Somehow, that wasn't enough to make all of the adults in the room — the music journalists and editors, the record company executives and the radio DJs — pause and ask themselves why they were continuing to promote such a dangerous man.

(In 2020, Manson's team told the music blog Metal Hammer that his 2009 Spin interview shouldn't be taken literally: "The comments in Spin where Manson had a fantasy of using a sledgehammer on Evan ... was obviously a theatrical rock star interview promoting a new record, and not a factual account.")

It's always been easier, it seems, to write Manson off as a joke. He is, after all, a grown adult who dresses up in white face paint and stylized contact lenses to make himself appear threatening, whose song lyrics include the trying-to-shock drivel one might expect from an angsty teen. He and his bandmates named themselves after serial killers — edgy! It would all be supremely embarrassing behavior from a teenager, let alone a man who is now well into middle age.

But the theatrics also give him an excuse for very real bad behavior. Manson may be a cringey attention-seeker, but that doesn't make his alleged treatment of Wood (or of the other women who say he abused them) any less harmful. And it doesn't make the entertainment industry's decision to ignore his comments any less harmful to women everywhere.

Many of the men felled by the #MeToo movement were highly effective at hiding their true colors. They supported progressive and feminist causes. They said all the right things about women in the workplace. They were outwardly respectable, stand-up guys who used that facade to conceal their bad acts.
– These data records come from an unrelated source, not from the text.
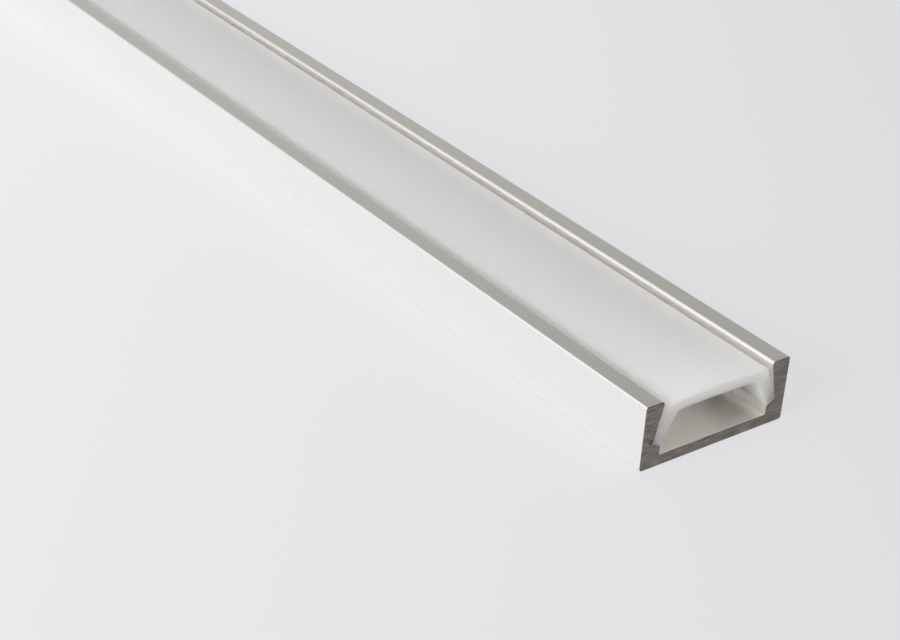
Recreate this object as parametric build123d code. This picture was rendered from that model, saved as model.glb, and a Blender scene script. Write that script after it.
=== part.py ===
from build123d import *
import os
from math import cos, hypot, radians, tan

# A surface-mounted aluminium profile for LED strip, with its snap-in opal cover. Both pieces are
# extrusions along X. Millimetres, +Z up. The origin is the middle of the underside, which is the
# face that is fixed to a wall, a shelf or a ceiling.

# Aluminium extrusion, overall
profile_length = 200.0
profile_width = 16.0
profile_height = 6.2

# Floor, the curbs on it, and the side walls, which lean inwards over the groove that they make
floor_thickness = 1.0
curb_height = 0.87
lip_width = 2.0
groove_depth = 0.87
ledge_angle = 28.0

# Rounded edges of the extrusion
underside_edge_radius = 0.3
outer_lip_radius = 0.18
inner_lip_radius = 0.28
curb_edge_radius = 0.08
floor_corner_radius = 0.2
groove_corner_radius = 0.12

# Opal cover: a plate on two legs that splay out into the groove
cover_recess = 0.5
lip_gap = 0.4
plate_thickness = 0.9
top_crown = 0.3
underside_crown = 0.06
leg_thickness = 1.7
toe_height = 0.65
foot_width = 0.85

# Rounded edges of the cover
plate_edge_radius = 0.2
leg_root_radius = 0.6
knee_radius = 0.3
toe_radius = 0.12
heel_radius = 0.25

# Running fit of the cover's feet in the groove, and how far the cover stops short of each end
groove_clearance = 0.05
end_setback = 0.1

# Corners of the extrusion's section, each as Y and Z on the +Y side
half_width = profile_width / 2
channel_y = half_width - lip_width
curb_top_z = floor_thickness + curb_height
groove_rise = groove_depth * tan(radians(ledge_angle))
outer_bottom = (half_width, 0)
outer_lip = (half_width, profile_height)
inner_lip = (channel_y, profile_height)
groove_corner = (channel_y + groove_depth, curb_top_z + groove_rise)
curb_edge = (channel_y, curb_top_z)
floor_corner = (channel_y, floor_thickness)


def crossing(point_a, slope_a, point_b, slope_b):
    """Where two lines cross. A line is a point and its rise for each unit of Y."""
    y_a, z_a = point_a
    y_b, z_b = point_b
    y = (z_b - z_a + slope_a * y_a - slope_b * y_b) / (slope_a - slope_b)
    return (y, z_a + slope_a * (y - y_a))


def mirrored(points):
    """The same corners on the -Y side, in the opposite order."""
    return [(-y, z) for y, z in reversed(points)]


def round_corners(section, corner, radius):
    """The section with a fillet at this corner and at its mirror image."""
    y, z = corner
    same_place = 0.001
    both_sides = [
        vertex
        for vertex in section.vertices()
        if hypot(abs(vertex.Y) - y, vertex.Z - z) < same_place
    ]
    return fillet(both_sides, radius)


def bar(section, length):
    """A section in the YZ plane, extruded equally both ways along X."""
    return extrude(section, amount=length / 2, dir=(1, 0, 0), both=True)


def profile_section():
    """Floor, curbs, sloping ledges and leaning walls."""
    right = [floor_corner, curb_edge, groove_corner, inner_lip, outer_lip, outer_bottom]
    section = make_face(Plane.YZ * Polyline(*right, *mirrored(right), close=True))
    section = round_corners(section, outer_bottom, underside_edge_radius)
    section = round_corners(section, outer_lip, outer_lip_radius)
    section = round_corners(section, inner_lip, inner_lip_radius)
    section = round_corners(section, groove_corner, groove_corner_radius)
    section = round_corners(section, curb_edge, curb_edge_radius)
    return round_corners(section, floor_corner, floor_corner_radius)


def leg_corners():
    """Corners of one leg of the cover, from the plate's edge round the foot to the leg's root."""
    wall_slope = (inner_lip[1] - groove_corner[1]) / (inner_lip[0] - groove_corner[0])
    ledge_slope = tan(radians(ledge_angle))
    wall_run = groove_clearance * hypot(1, 1 / wall_slope)
    ledge_run = groove_clearance / cos(radians(ledge_angle))

    # The foot's two faces follow the wall and the ledge at the running clearance
    beside_wall = (inner_lip[0] - wall_run, inner_lip[1])
    above_ledge = (curb_edge[0], curb_edge[1] + ledge_run)
    toe = crossing(beside_wall, wall_slope, above_ledge, ledge_slope)
    knee = (toe[0] + toe_height / wall_slope, toe[1] + toe_height)
    heel = (toe[0] - foot_width, toe[1] - foot_width * ledge_slope)

    # The leg hangs from the plate's edge, and its root is one leg's thickness further in
    edge = (channel_y - lip_gap, profile_height - cover_recess)
    leg_run = (knee[0] - edge[0]) / (edge[1] - knee[1])
    root_z = edge[1] - plate_thickness
    root = (edge[0] + plate_thickness * leg_run - leg_thickness, root_z)
    return [edge, knee, toe, heel, root]


def cover_section():
    """Slightly crowned plate on two splayed legs."""
    right = leg_corners()
    left = mirrored(right)
    edge, knee, toe, heel, root = right
    crown = ThreePointArc(left[-1], (0, edge[1] + top_crown), edge)
    ceiling = ThreePointArc(root, (0, root[1] + underside_crown), left[0])
    outline = crown + Polyline(*right) + ceiling + Polyline(*left)
    section = make_face(Plane.YZ * outline)
    section = round_corners(section, edge, plate_edge_radius)
    section = round_corners(section, knee, knee_radius)
    section = round_corners(section, toe, toe_radius)
    section = round_corners(section, heel, heel_radius)
    return round_corners(section, root, leg_root_radius)


def aluminium_profile():
    """The extrusion, sawn square at both ends."""
    return bar(profile_section(), profile_length)


def diffuser_cover():
    """The cover, cut just short of the extrusion's ends."""
    return bar(cover_section(), profile_length - 2 * end_setback)


nodes = {
    "aluminium_profile": aluminium_profile(),
    "diffuser_cover": diffuser_cover(),
}

os.makedirs("parts", exist_ok=True)
for name, shape in nodes.items():
    export_step(shape, f"parts/{name}.step")
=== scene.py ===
from math import atan2, cos, hypot, pi, radians, sin, tan

import bpy
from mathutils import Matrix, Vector
from mathutils.geometry import tessellate_polygon


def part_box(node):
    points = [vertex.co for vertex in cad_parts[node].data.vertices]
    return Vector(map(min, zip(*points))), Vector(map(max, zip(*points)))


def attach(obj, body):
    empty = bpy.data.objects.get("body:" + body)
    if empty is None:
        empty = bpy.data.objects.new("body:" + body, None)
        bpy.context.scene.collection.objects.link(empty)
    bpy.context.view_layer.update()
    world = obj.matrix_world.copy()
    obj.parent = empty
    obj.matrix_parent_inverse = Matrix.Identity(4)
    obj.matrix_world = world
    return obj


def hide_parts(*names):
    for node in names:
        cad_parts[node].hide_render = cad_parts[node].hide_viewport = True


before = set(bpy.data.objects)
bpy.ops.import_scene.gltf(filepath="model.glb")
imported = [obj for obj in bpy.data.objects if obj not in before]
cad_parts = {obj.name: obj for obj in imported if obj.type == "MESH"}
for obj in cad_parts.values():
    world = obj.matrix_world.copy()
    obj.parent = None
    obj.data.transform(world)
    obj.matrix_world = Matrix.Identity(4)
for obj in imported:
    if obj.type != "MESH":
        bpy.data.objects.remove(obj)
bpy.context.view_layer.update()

# A low aluminium channel for LED strip with its opal cover, lying on a pale floor. Metres, +Z up,
# with both pieces along X. The near end, which the camera sees, is at +X.

metal_low, metal_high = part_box("aluminium_profile")
cover_low, cover_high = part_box("diffuser_cover")
mm = 0.001

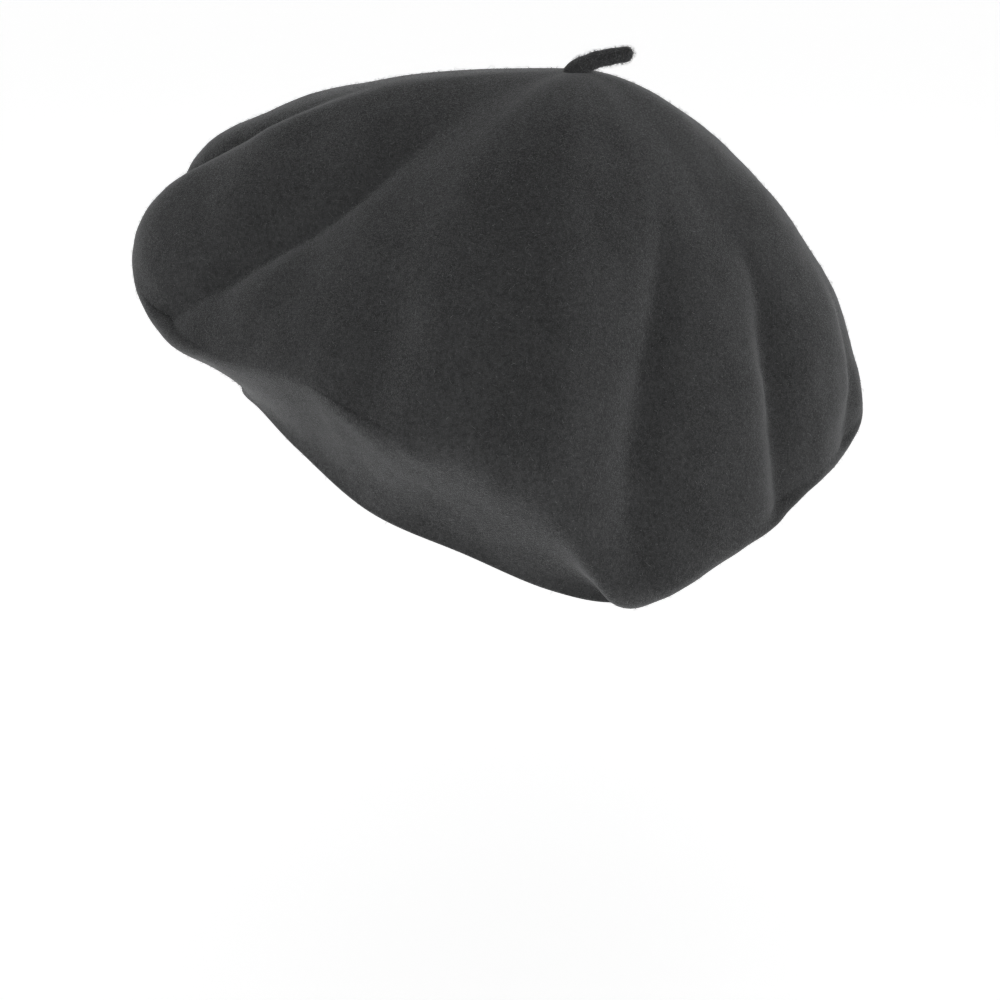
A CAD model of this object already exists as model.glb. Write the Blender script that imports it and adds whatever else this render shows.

Even if a man wears silly makeup and puts on an aggressive stage persona, women and girls still absolutely have the right to safety and respect.

Not Manson. He was outwardly misogynistic. He spoke openly about at least some of the ways he may have abused, threatened and harassed Wood. And maybe that was part of the problem: Even though Wood was barely out of childhood when she met Manson, perhaps people assumed she knew what she was getting into. This "what did you expect?" reaction is one of the many ways we shame women into staying in abusive situations and make it harder for them to speak about their experiences if they do leave. Because even if a man wears silly makeup and puts on an aggressive stage persona, women and girls still absolutely have the right to safety and respect.

Wood was a teenager dating a man whom millions of people listened to and admired, even after he went on ugly sexist rants ("If you wanna get a man, spread your legs," he said his father taught him. "And if you wanna keep a man, shut your f---ing mouth"), punched a woman in the head during a show, boasted about buying high heels for his infant goddaughter, claimed to have put his gun in a journalist's mouth and publicly fantasized about bashing Wood's head in. Magazines interviewed him. MTV and radio stations put his videos and songs on heavy rotation. Agents, bookers and producers worked with him. Even after his bad behavior could no longer be denied, nearly everyone surrounding him broadcast one clear message: This is OK.

It wasn't OK, and it was Wood and the other women Manson is accused of abusing who say they paid the price. Now, finally, Manson's label has dropped him. But while his powerful longtime enablers are finally recognizing that Manson is the villain in this story, they're conveniently dodging responsibility. The truth is Manson wasn't hiding. He's a monster of an entire industry's making.